How to 'reinvigorate' an old piece of chewing gum

Aim: to demonstrate the multisensory integration of taste and smell in the perception of food flavour

You will need:
  • 1 stick of mint or spearmint chewing gum
  • A little icing sugar

Method:
Begin chewing the gum. Do not stop until the chewing gum has lost all of its minty flavour. Next, take the chewing gum out of your mouth and roll it in the icing sugar. Now put the gum back in your mouth and start chewing again. Did you notice any change in the strength of the minty flavor when you put the gum back in your mouth for the second time?

Result:
You should find that the minty flavour of the chewing gum miraculously returns after the chewing gum has been rolled in the sugar. By itself, the icing sugar does not have a minty taste, nor does the chewing gum after it has been chewed for long enough. The re-emergence of the minty flavour when the chewing gum is rolled in the icing sugar is due to the multisensory interaction between the sugar on your tongue and the faint smell of mint that still resides in well-chewed gum.

Your brain combines these two individually weakly effective cues in a superadditive manner in order to deliver a flavour perception that is actually far stronger than would be predicted by simply combining the two individual 'unisensory' perceptions. (In fact, this trick was used by children during the Second World War to make their gum last much longer when supplies of chewing gum were rare.)

Conclusion:
Our brains combine the cues from each of our senses in order to determine what the foods we eat taste like. One key rule used by the brain when combining different sensory cues (such as when combining tastes in the mouth and smells in the nose) is known as superadditivity. The manufacturers of commercial chewing gums typically dissolve several different kinds of sugar into their gum that each break down in the mouth at different times after you start to chew.

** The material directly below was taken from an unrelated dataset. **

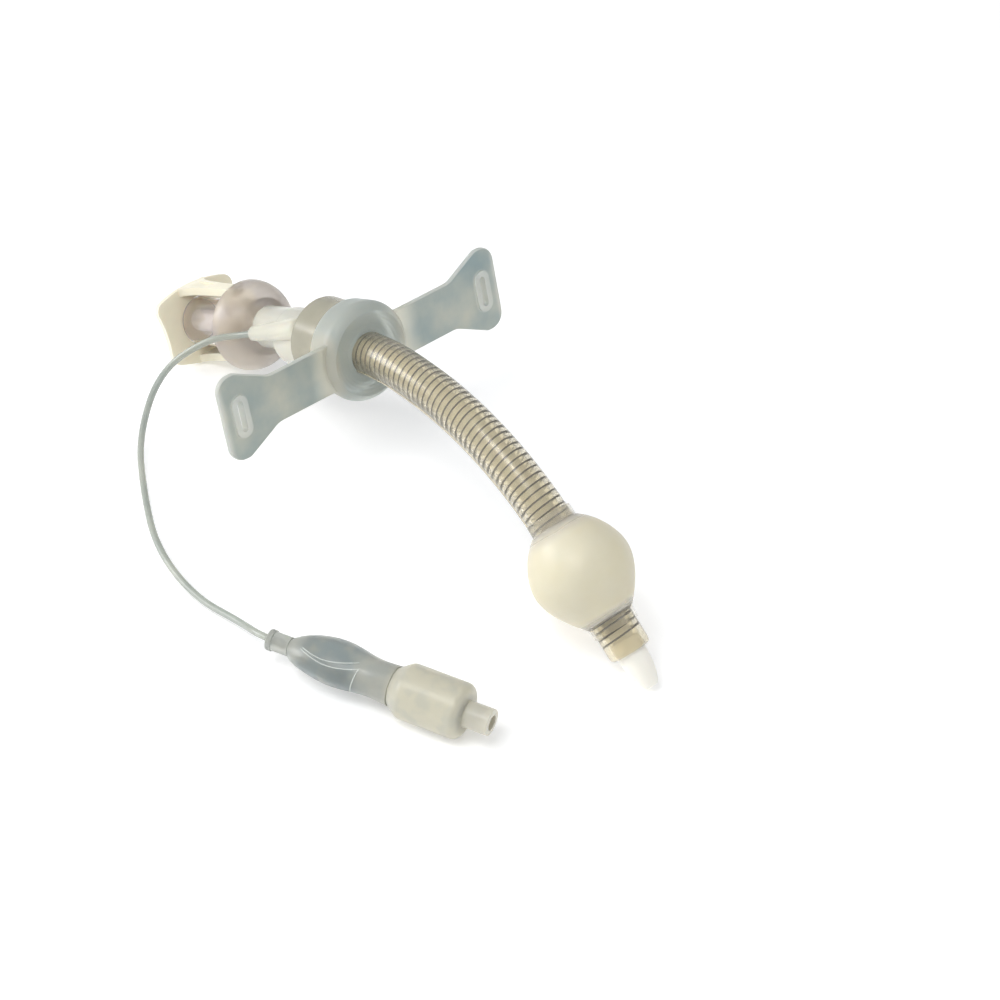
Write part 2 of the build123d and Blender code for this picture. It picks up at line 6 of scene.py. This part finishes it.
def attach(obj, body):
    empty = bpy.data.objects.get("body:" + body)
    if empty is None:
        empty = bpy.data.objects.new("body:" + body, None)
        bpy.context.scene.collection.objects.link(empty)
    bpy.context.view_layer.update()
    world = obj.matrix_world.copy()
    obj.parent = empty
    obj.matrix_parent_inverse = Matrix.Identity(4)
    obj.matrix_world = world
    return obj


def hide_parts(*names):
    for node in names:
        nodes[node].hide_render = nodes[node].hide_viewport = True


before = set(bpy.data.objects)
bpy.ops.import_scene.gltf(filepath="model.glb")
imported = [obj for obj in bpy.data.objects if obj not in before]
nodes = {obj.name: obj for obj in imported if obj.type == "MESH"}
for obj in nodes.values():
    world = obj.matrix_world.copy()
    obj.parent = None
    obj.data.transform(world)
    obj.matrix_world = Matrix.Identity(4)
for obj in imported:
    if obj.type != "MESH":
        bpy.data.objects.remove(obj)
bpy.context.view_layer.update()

# Shaft tube.  Silicone cured round a steel helix, clear and a little yellowed, so that the wire in
# its wall and the white rod in its bore show through; it darkens where the wall is seen edge on.
tube_clear = (0.998, 0.938, 0.78)
tube_yellowed = (0.985, 0.92, 0.75)
silicone_index = 1.41
light_reach = (1.0, 0.8, 0.6)
light_depth = 0.003
relief_height = 0.0004
patch_edges = (0.35, 0.65)


def new_material(name, colour, roughness=0.5, transmission=0.0, subsurface=0.0):
    """A plain material, with its node tree and its shader for the section to refine."""
    made = bpy.data.materials.new(name)
    made.use_nodes = True
    shader = made.node_tree.nodes["Principled BSDF"]
    shader.inputs["Base Color"].default_value = (*colour, 1)
    shader.inputs["Roughness"].default_value = roughness
    shader.inputs["Transmission Weight"].default_value = transmission
    shader.inputs["Subsurface Weight"].default_value = subsurface
    shader.inputs["Subsurface Radius"].default_value = light_reach
    shader.inputs["Subsurface Scale"].default_value = light_depth
    shader.inputs["IOR"].default_value = silicone_index
    return made, made.node_tree, shader


def clouds(tree, place, fineness, detail=2.0):
    """Soft patches, from 0 to 1 about one half; a higher fineness makes them smaller."""
    node = tree.nodes.new("ShaderNodeTexNoise")
    node.inputs["Scale"].default_value = fineness
    node.inputs["Detail"].default_value = detail
    tree.links.new(place.outputs["Object"], node.inputs["Vector"])
    return node.outputs["Fac"]


def ramp(tree, value, low, high, first=0.0, last=1.0, kind="LINEAR"):
    """Runs from the first value to the last while the given one runs from low to high."""
    node = tree.nodes.new("ShaderNodeMapRange")
    node.interpolation_type = kind
    node.inputs["From Min"].default_value = low
    node.inputs["From Max"].default_value = high
    node.inputs["To Min"].default_value = first
    node.inputs["To Max"].default_value = last
    tree.links.new(value, node.inputs["Value"])
    return node.outputs["Result"]


def tint(tree, shader, share, colour):
    """Lays a second colour over what the shader has, by a share from 0 to 1."""
    base = shader.inputs["Base Color"]
    node = tree.nodes.new("ShaderNodeMix")
    node.data_type = "RGBA"
    node.inputs["A"].default_value = base.default_value
    node.inputs["B"].default_value = (*colour, 1)
    if base.links:
        tree.links.new(base.links[0].from_socket, node.inputs["A"])
    tree.links.new(share, node.inputs["Factor"])
    tree.links.new(node.outputs["Result"], base)


def relief(tree, shader, height, strength):
    """Raises the surface a little by the height, on top of any relief that it has."""
    normal = shader.inputs["Normal"]
    node = tree.nodes.new("ShaderNodeBump")
    node.inputs["Strength"].default_value = strength
    node.inputs["Distance"].default_value = relief_height
    tree.links.new(height, node.inputs["Height"])
    if normal.links:
        tree.links.new(normal.links[0].from_socket, node.inputs["Normal"])
    tree.links.new(node.outputs["Normal"], normal)


def vary(tree, shader, name, share, first, last):
    """Runs one of the shader's values from first to last with a share from 0 to 1."""
    tree.links.new(ramp(tree, share, 0.0, 1.0, first, last), shader.inputs[name])


def wear(tree, shader, other, fineness, gloss, unevenness):
    """Clouds a second colour and a change of gloss over a faintly uneven surface."""
    place = tree.nodes.new("ShaderNodeTexCoord")
    patches = clouds(tree, place, fineness, detail=4.0)
    tint(tree, shader, ramp(tree, patches, *patch_edges), other)
    vary(tree, shader, "Roughness", patches, *gloss)
    relief(tree, shader, patches, unevenness)
    return place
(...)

Thus, the manufacturers are able to prolong the long-lasting minty flavour in the mouth by phasing the release of different sugar compounds on the tongue, in just the way you experienced by rolling your piece of chewing gum in the icing sugar.

For those of you who wear glasses, and who have experienced the phenomenon that you can 'hear' better when you put your glasses on, that is another example if the superadditive interaction of speech sounds and seen lip-movements.